-- begin RECORDED DATA --

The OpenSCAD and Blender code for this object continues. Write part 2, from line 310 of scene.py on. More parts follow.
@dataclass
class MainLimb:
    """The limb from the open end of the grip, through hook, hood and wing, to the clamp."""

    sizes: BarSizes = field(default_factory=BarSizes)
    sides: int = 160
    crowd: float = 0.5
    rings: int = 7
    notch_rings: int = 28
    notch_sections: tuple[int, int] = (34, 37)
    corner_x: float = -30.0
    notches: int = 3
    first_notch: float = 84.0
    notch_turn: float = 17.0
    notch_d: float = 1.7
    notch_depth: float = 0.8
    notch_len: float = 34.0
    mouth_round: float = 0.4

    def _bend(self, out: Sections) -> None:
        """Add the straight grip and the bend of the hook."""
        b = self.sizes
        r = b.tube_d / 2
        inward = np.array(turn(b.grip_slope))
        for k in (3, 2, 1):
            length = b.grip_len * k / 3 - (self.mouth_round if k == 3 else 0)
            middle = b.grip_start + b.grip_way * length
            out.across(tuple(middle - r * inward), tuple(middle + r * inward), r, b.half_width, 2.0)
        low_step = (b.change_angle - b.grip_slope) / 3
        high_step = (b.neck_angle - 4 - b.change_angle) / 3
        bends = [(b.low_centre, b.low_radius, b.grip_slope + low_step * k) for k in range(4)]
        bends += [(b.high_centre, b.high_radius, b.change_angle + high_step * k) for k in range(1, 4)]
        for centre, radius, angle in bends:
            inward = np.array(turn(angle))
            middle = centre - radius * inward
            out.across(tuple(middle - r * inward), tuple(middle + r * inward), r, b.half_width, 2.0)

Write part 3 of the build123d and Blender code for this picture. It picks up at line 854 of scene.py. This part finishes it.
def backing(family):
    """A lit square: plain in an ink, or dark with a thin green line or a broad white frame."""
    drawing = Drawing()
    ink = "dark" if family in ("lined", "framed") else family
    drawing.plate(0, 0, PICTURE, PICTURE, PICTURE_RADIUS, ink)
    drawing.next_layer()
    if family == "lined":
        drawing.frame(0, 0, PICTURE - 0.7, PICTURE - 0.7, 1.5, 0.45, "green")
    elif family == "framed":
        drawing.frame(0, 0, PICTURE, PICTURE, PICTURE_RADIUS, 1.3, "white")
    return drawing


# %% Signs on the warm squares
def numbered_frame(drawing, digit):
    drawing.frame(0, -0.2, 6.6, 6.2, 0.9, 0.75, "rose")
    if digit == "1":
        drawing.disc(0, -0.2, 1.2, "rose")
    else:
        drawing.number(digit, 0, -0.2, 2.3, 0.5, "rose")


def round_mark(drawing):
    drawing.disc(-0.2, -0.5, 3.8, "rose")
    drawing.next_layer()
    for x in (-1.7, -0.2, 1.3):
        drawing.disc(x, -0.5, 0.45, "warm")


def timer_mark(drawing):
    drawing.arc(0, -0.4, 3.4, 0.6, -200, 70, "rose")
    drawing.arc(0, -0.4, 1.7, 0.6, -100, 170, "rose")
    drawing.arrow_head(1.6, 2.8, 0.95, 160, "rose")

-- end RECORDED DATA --

# TASK TO CARRY OUT
Copy down the material exactly as written.

# THE RESPONSE
The OpenSCAD and Blender code for this object continues. Write part 2, from line 310 of scene.py on. More parts follow.
@dataclass
class MainLimb:
    """The limb from the open end of the grip, through hook, hood and wing, to the clamp."""

    sizes: BarSizes = field(default_factory=BarSizes)
    sides: int = 160
    crowd: float = 0.5
    rings: int = 7
    notch_rings: int = 28
    notch_sections: tuple[int, int] = (34, 37)
    corner_x: float = -30.0
    notches: int = 3
    first_notch: float = 84.0
    notch_turn: float = 17.0
    notch_d: float = 1.7
    notch_depth: float = 0.8
    notch_len: float = 34.0
    mouth_round: float = 0.4

    def _bend(self, out: Sections) -> None:
        """Add the straight grip and the bend of the hook."""
        b = self.sizes
        r = b.tube_d / 2
        inward = np.array(turn(b.grip_slope))
        for k in (3, 2, 1):
            length = b.grip_len * k / 3 - (self.mouth_round if k == 3 else 0)
            middle = b.grip_start + b.grip_way * length
            out.across(tuple(middle - r * inward), tuple(middle + r * inward), r, b.half_width, 2.0)
        low_step = (b.change_angle - b.grip_slope) / 3
        high_step = (b.neck_angle - 4 - b.change_angle) / 3
        bends = [(b.low_centre, b.low_radius, b.grip_slope + low_step * k) for k in range(4)]
        bends += [(b.high_centre, b.high_radius, b.change_angle + high_step * k) for k in range(1, 4)]
        for centre, radius, angle in bends:
            inward = np.array(turn(angle))
            middle = centre - radius * inward
            out.across(tuple(middle - r * inward), tuple(middle + r * inward), r, b.half_width, 2.0)

Write part 3 of the build123d and Blender code for this picture. It picks up at line 854 of scene.py. This part finishes it.
def backing(family):
    """A lit square: plain in an ink, or dark with a thin green line or a broad white frame."""
    drawing = Drawing()
    ink = "dark" if family in ("lined", "framed") else family
    drawing.plate(0, 0, PICTURE, PICTURE, PICTURE_RADIUS, ink)
    drawing.next_layer()
    if family == "lined":
        drawing.frame(0, 0, PICTURE - 0.7, PICTURE - 0.7, 1.5, 0.45, "green")
    elif family == "framed":
        drawing.frame(0, 0, PICTURE, PICTURE, PICTURE_RADIUS, 1.3, "white")
    return drawing


# %% Signs on the warm squares
def numbered_frame(drawing, digit):
    drawing.frame(0, -0.2, 6.6, 6.2, 0.9, 0.75, "rose")
    if digit == "1":
        drawing.disc(0, -0.2, 1.2, "rose")
    else:
        drawing.number(digit, 0, -0.2, 2.3, 0.5, "rose")


def round_mark(drawing):
    drawing.disc(-0.2, -0.5, 3.8, "rose")
    drawing.next_layer()
    for x in (-1.7, -0.2, 1.3):
        drawing.disc(x, -0.5, 0.45, "warm")


def timer_mark(drawing):
    drawing.arc(0, -0.4, 3.4, 0.6, -200, 70, "rose")
    drawing.arc(0, -0.4, 1.7, 0.6, -100, 170, "rose")
    drawing.arrow_head(1.6, 2.8, 0.95, 160, "rose")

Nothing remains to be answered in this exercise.